After everyone arrived we started with some practice casting outside of the nature center. This gave all the kids the chance to try and catch some plastic fish and win some prizes. When they finished up with that we went down to the pond where we would be spending most of our day trying to catch some real fish. Several kids caught some fish – a few bluegills were caught along with a few bass. After several hours we went back to the nature center for a short time to do some knot tying. We did a few different knot tying competitions for a chance to win more prizes. And then we went back to the pond to continue fishing until day three was over.


Day 4. Final Day of Camp.
Day four included lots of different things. The first thing that we did was archery where each of the kids got a chance to shoot some targets and also try and shoot some balloons. After archery we went on an orienteering scavenger hunt which allowed the kids to use a compass to help them find different things and answer questions. The next thing that they did was fire building – yes, I said fire building! They worked in small groups to try and collect good materials for a fire. Then they were given different fire starting tools such as a magnifying glass and steel and striker to try and light a sustainable fire.

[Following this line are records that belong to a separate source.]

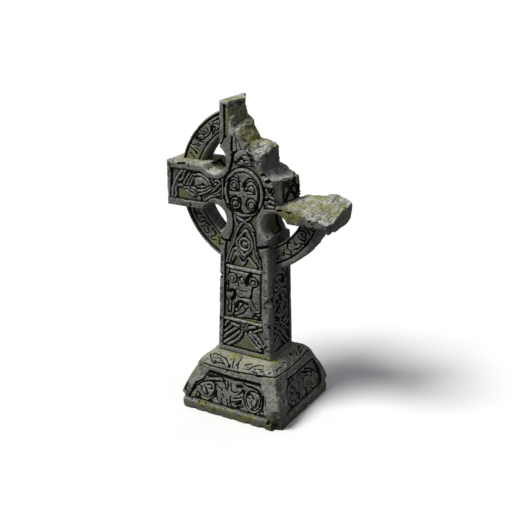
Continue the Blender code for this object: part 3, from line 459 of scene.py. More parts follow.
def add_layer(mesh, name, marks):
    layer = mesh.color_attributes.new(name=name, type="FLOAT_COLOR", domain="POINT")
    layer.data.foreach_set("color", np.asarray(marks, np.float32).ravel())


def mesh_object(name, points, tris, marks):
    mesh = bpy.data.meshes.new(name)
    mesh.from_pydata([tuple(p) for p in points], [], [tuple(int(i) for i in t) for t in tris])
    bm = bmesh.new()
    bm.from_mesh(mesh)
    bmesh.ops.remove_doubles(bm, verts=bm.verts, dist=2e-5)
    bmesh.ops.recalc_face_normals(bm, faces=bm.faces)
    bm.to_mesh(mesh)
    bm.free()
    if len(marks) != len(mesh.vertices):
        # Points were merged, so marks are matched to the mesh's own points by place
        found = {tuple(k): i for i, k in enumerate(np.round(points, 4))}
        marks = [marks[found.get(tuple(k), 0)] for k in np.round(coords(mesh), 4)]
    add_layer(mesh, "wear_and_shade", marks)
    return add_object(name, mesh)


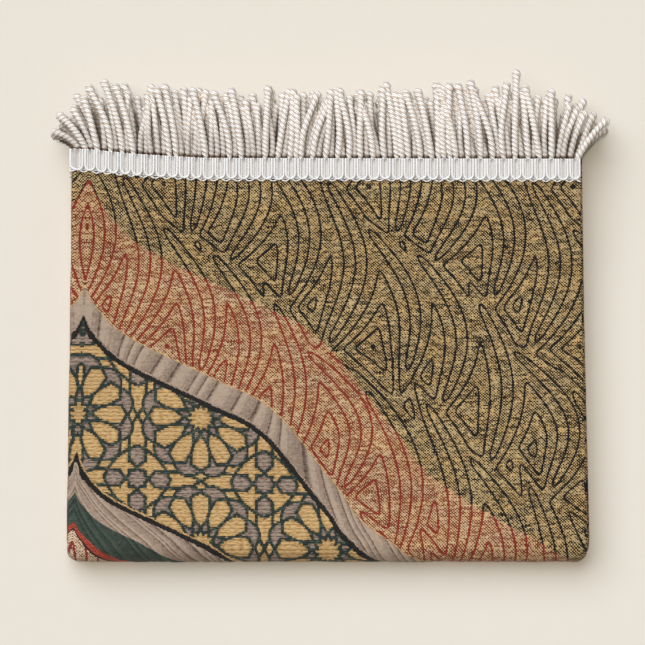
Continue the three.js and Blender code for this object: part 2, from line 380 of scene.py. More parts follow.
def heart_scale(across, down, line):
    """Distance from one heart, wider at its waist and drawn out past its tips."""
    ahead = np.diff(line, axis=0)
    lengths = np.hypot(ahead[:, 0], ahead[:, 1])
    starts = np.concatenate([[0], np.cumsum(lengths)])
    nearest = np.full(across.shape, 1e6)
    scale = np.full(across.shape, 1e6)
    last = len(lengths) - 1
    for k, length in enumerate(lengths):
        ux, uy = ahead[k] / length
        along = (across - line[k, 0]) * ux + (down - line[k, 1]) * uy
        beside = np.abs((down - line[k, 1]) * ux - (across - line[k, 0]) * uy)
        over = np.maximum(0, np.maximum(-along, along - length))
        away = np.hypot(beside, over)
        waist = np.sin(math.pi * (starts[k] + np.clip(along, 0, length)) / starts[-1]) ** 0.8
        past = (along < 0) & (k == 0) | (along > length) & (k == last)
        beyond = beside / WAVE_TIP + over * WAVE_STRETCH
        value = np.where(past, beyond, away / (WAVE_TIP + (1 - WAVE_TIP) * waist))
        take = away < nearest
        nearest = np.where(take, away, nearest)
        scale = np.where(take, value, scale)
    return scale


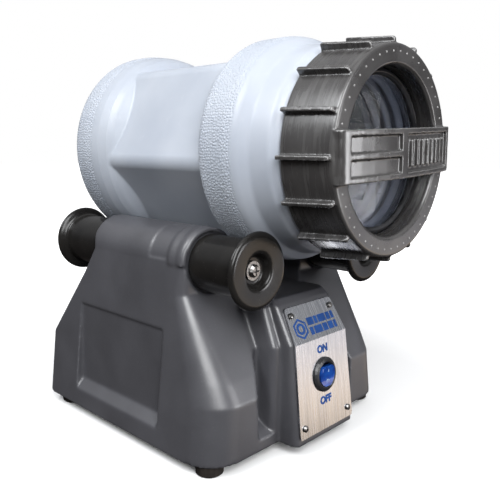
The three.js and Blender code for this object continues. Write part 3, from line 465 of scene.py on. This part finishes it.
MATERIALS = {
    "housing_plastic": housing_plastic(),
    "drum_plastic": drum_plastic(),
    "collar_plastic": collar_plastic(),
    "roller_plastic": roller_plastic(),
    "black_plastic": black_plastic(),
    "foot_rubber": rubber("foot_rubber", (0.012, 0.01, 0.009), (0.026, 0.021, 0.018)),
    "liner_rubber": rubber("liner_rubber", (0.02, 0.023, 0.03), (0.04, 0.046, 0.06)),
    "plate_aluminium": brushed_aluminium(),
    "steel": bare_metal("steel", (0.2, 0.195, 0.19), (0.33, 0.32, 0.31)),
    "bronze": bare_metal("bronze", (0.42, 0.25, 0.11), (0.58, 0.37, 0.19), 0.35, 0.5),
    "lens_plastic": clear_plastic(),
    "rocker_plastic": blue_plastic(),
    "motor_paint": plain_plastic("motor_paint", (0.02, 0.021, 0.024), (0.035, 0.037, 0.04), 0.35),
    "pulley_plastic": plain_plastic("pulley_plastic", (0.66, 0.64, 0.56), (0.76, 0.74, 0.66), 0.45),
}
BLUE_INK = rubber("blue_ink", (0.006, 0.04, 0.17), (0.012, 0.065, 0.25))
PALE_MARK = rubber("pale_mark", (0.3, 0.42, 0.6), (0.42, 0.55, 0.72))

for part in frame["record"]["subparts"]:
    node = nodes[part["node"]]
    node.data.materials.clear()
    node.data.materials.append(MATERIALS[part["material_slot"]])
    shade(node.data, 35)


# ---- Base housing ----
WALL = 3.0
FOOT_HEIGHT = 8.0
BASE_HALF = 100.0
REAR_CORNER = 5.0
SIDE_DRAFT = 0.11
SHOULDER_FRONT, SHOULDER_REAR, SHOULDER_RADIUS = 60.0, 48.0, 24.0
SLOPE_TOP = 115.0
CRADLE_FLOOR = 106.0
END_RECESS, END_RECESS_RADIUS = 2.5, 21.2
CONSOLE = [(8.0, 34.0, -116.5), (79.0, 33.0, -107.8), (104.0, 31.5, -93.0)]
PLINTH = [(8.0, 41.0, -100.0), (77.0, 40.0, -99.0), (103.0, 38.0, -87.0)]
PLATE_SCREWS = [(-25.5, 20.0), (25.5, 20.0), (-22.5, 96.0), (22.5, 96.0)]
SWITCH_Z = 52.0
SWITCH_BODY_RADIUS = 10.0


def rectangle_ring(half_width, front, rear, corner, z, per_corner=18, rear_corner=None):
    back = rear_corner or corner
    corners = [
        (half_width - back, rear - back, back),
        (back - half_width, rear - back, back),
        (corner - half_width, front + corner, corner),
        (half_width - corner, front + corner, corner),
    ]
    return [
        (x, y, z)
        for quarter, (cx, cy, radius) in enumerate(corners)
        for x, y in arc(cx, cy, radius, quarter * 90, quarter * 90 + 90, per_corner)
    ]


def open_below(z, inset):
    """The height of a section, lowered at the inside's bottom so that the underside stays open."""
    return z - 1 if inset and z == FOOT_HEIGHT else z


def base_block(inset):
    def section(z, front, rear, corner):
        half = BASE_HALF - SIDE_DRAFT * (min(z, ROLLER_Z) - FOOT_HEIGHT) - inset
        front_corner, rear_corner = (max(c - inset, 2) for c in (corner, REAR_CORNER))
        return rectangle_ring(half, inset - front, rear - inset, front_corner, z, 18, rear_corner)

    return loft(
        "base_block",
        [
            section(open_below(FOOT_HEIGHT, inset), BASE_HALF, BASE_HALF, 25),
            section(46, 98.5, BASE_HALF, 25),
            section(60, 91.5, BASE_HALF, 22),
            section(SLOPE_TOP, SHOULDER_FRONT, SHOULDER_REAR + 12, 8),
            section(ROLLER_Z, SHOULDER_FRONT, SHOULDER_REAR, 6),
            section(ROLLER_Z + 40, SHOULDER_FRONT, SHOULDER_REAR, 6),
        ],
    )


def front_outline(inset):
    """The base seen from the front: two round shoulders with the drum's cradle between them."""
    radius, floor = SHOULDER_RADIUS - inset, CRADLE_FLOOR - inset
    right = [(0, 0), (BASE_HALF + 5, 0), (BASE_HALF + 5, ROLLER_Z)]
    right += arc(ROLLER_X, ROLLER_Z, radius, 0, 180, 48)
    inner = ROLLER_X - radius
    right += bezier((inner - 3, floor + 12), (inner - 6, floor), (inner - 16, floor))
    left = [(-x, z) for x, z in reversed(right) if x > 0]
    return prism_y("front_outline", [*right[1:], *left], -130, 130)


def front_block(sections, inset):
    def ring(half, front, z):
        return rectangle_ring(half - inset, front + inset, -40, 5 - inset / 2, z, 8)

    rings = [ring(half, front, open_below(z, inset)) for z, half, front in sections]
    top_z, top_half, top_front = sections[-1]
    return loft("front_block", [*rings, ring(top_half - 2, top_front + 4, top_z + 4 - inset)])


def side_pocket(grow):
    outline = [
        (-110 - grow, 12 - grow),
        (-98.6, 21 - grow),
        (-91.6 + grow, 28.5 - grow),
        (-89.8 + grow, 90 + grow),
        (-110 - grow, 90 + grow),
    ]
    return prism_y("side_pocket", outline, -43 - grow, 59 + grow)


def front_pocket(grow):
    outline = [
        (-30 + grow, 12 - grow),
        (-30 + grow, 80 + grow),
        (-43 - grow, 80 + grow),
        (-45 - grow, 72),
        (-50 - grow, 58),
        (-55 - grow, 44),
        (-54 - grow, 12 - grow),
    ]
    depth = [
        (-106 - grow, 13 - grow),
        (-85 + grow, 24 - grow),
        (-83 + grow, 80 + grow),
        (-106 - grow, 80 + grow),
    ]
    seen_from_front = prism_y("front_pocket", outline, -120, -50)
    return combine(seen_from_front, "INTERSECT", prism_x("depth", depth, -90, 0))


def round_left_shoulder(name, profile, bottom):
    """The part of a ring round the left shoulder that faces out and lies above a height."""
    ring = lathe(name, profile, -ROLLER_X, ROLLER_Z, 160)
    outside = block("outside", -ROLLER_X - 40, -ROLLER_X, -70, 0, bottom, ROLLER_Z + 40)
    return combine(ring, "INTERSECT", outside)


def shoulder_lip():
    """The raised lip at the front of the left shoulder."""
    profile = [(-4, 0.5), (-1, 0.5), (1, 2), (1.2, 5), (0.4, 9), (1, 15), (-0.2, 18), (-4, 18)]
    placed = [(SHOULDER_RADIUS + r, y - SHOULDER_FRONT) for r, y in profile]
    return round_left_shoulder("lip", placed, ROLLER_Z)


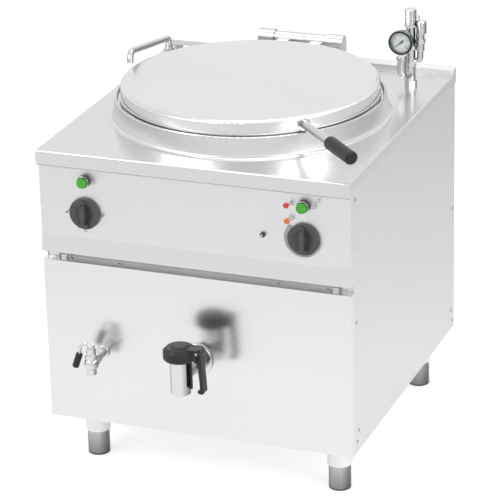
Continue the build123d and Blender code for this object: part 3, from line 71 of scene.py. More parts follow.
def ramp(tree, factor, stops):
    """A colour ramp from (place, colour) stops."""
    node = add(tree, "ShaderNodeValToRGB", inputs={"Fac": factor})
    marks = node.color_ramp.elements
    while len(marks) < len(stops):
        marks.new(0.5)
    for mark, (place, colour) in zip(marks, stops):
        mark.position = place
        mark.color = colour
    return node.outputs["Color"]


def spread(tree, factor, low, high):
    """Maps 0 to 1 onto low to high."""
    node = add(tree, "ShaderNodeMapRange", inputs={"Value": factor, "To Min": low, "To Max": high})
    return node.outputs["Result"]


# ---------------------------------------------------------------- materials
def grained_steel(name, grain, tone, roughness, streak_mm=0.9, wear=0.05, depth=0.008, painted_edge_shadow=False):
    """Stainless sheet ground in one direction. The belt leaves long fine streaks that blur
    what the sheet reflects, and handling leaves broad, faint changes of gloss. The lower-edge flag
    paints a thin dark line of shade along the lower edge, standing in for the shadow at the seam below it."""
    material, tree = new_material(name)
    where = add(tree, "ShaderNodeTexCoord").outputs["Object"]
    across = 1 / (streak_mm * MM)
    scale = {"x": (4.0, across, across), "y": (across, 4.0, across), "z": (across, across, 4.0)}[grain]
    stretched = add(tree, "ShaderNodeMapping", inputs={
        "Vector": where, "Scale": scale}).outputs["Vector"]
    streaks = add(tree, "ShaderNodeTexNoise", inputs={
        "Vector": stretched, "Scale": 1.0, "Detail": 4.0, "Roughness": 0.62}).outputs["Fac"]
    clouds = add(tree, "ShaderNodeTexNoise", inputs={
        "Vector": where, "Scale": 5.5, "Detail": 3.0, "Roughness": 0.55}).outputs["Fac"]
    both = add(tree, "ShaderNodeMix", {"data_type": "FLOAT"}, {
        "Factor": 0.35, "A": streaks, "B": clouds})
    rough = spread(tree, both.outputs["Result"], roughness - wear, roughness + wear)
    dark = tuple(c * 0.955 for c in tone[:3]) + (1.0,)
    colour = ramp(tree, streaks, [(0.3, dark), (0.7, tone)])
    # Painted shade: below EDGE_TOP the colour goes to dark grey, a thin line standing in for the seam's
    # shadow.
    if painted_edge_shadow:
        height = add(tree, "ShaderNodeSeparateXYZ", inputs={"Vector": where}).outputs["Z"]
        shadow_line = add(tree, "ShaderNodeMath", {"operation": "LESS_THAN"}, {
            0: height, 1: EDGE_TOP * MM}).outputs[0]
        colour = add(tree, "ShaderNodeMix", {"data_type": "RGBA"}, {
            "Factor": shadow_line, "A": colour, "B": srgb("#9c9c9e")}).outputs["Result"]
    bump = add(tree, "ShaderNodeBump", inputs={
        "Height": streaks, "Strength": 0.25, "Distance": depth * MM})
    shader = add(tree, "ShaderNodeBsdfPrincipled", inputs={
        "Base Color": colour, "Metallic": 1.0, "Roughness": rough, "Anisotropic": 0.45,
        "Normal": bump.outputs["Normal"]})
    add(tree, "ShaderNodeOutputMaterial", inputs={"Surface": shader.outputs["BSDF"]})
    return material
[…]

After trying for a while each group had lit a fire, although most did not last as long as they hoped. No worries though as Andrew and Heidi lit their own fire and everyone was able to make themselves some s’mores! And finally to finish off the day the kids went geocaching using GPS devices to help them find the locations of a few different geocaches. When all of the activities were finished each camper was given a certificate and an official Junior Naturalist badge to show that they officially completed Junior Naturalist Camp.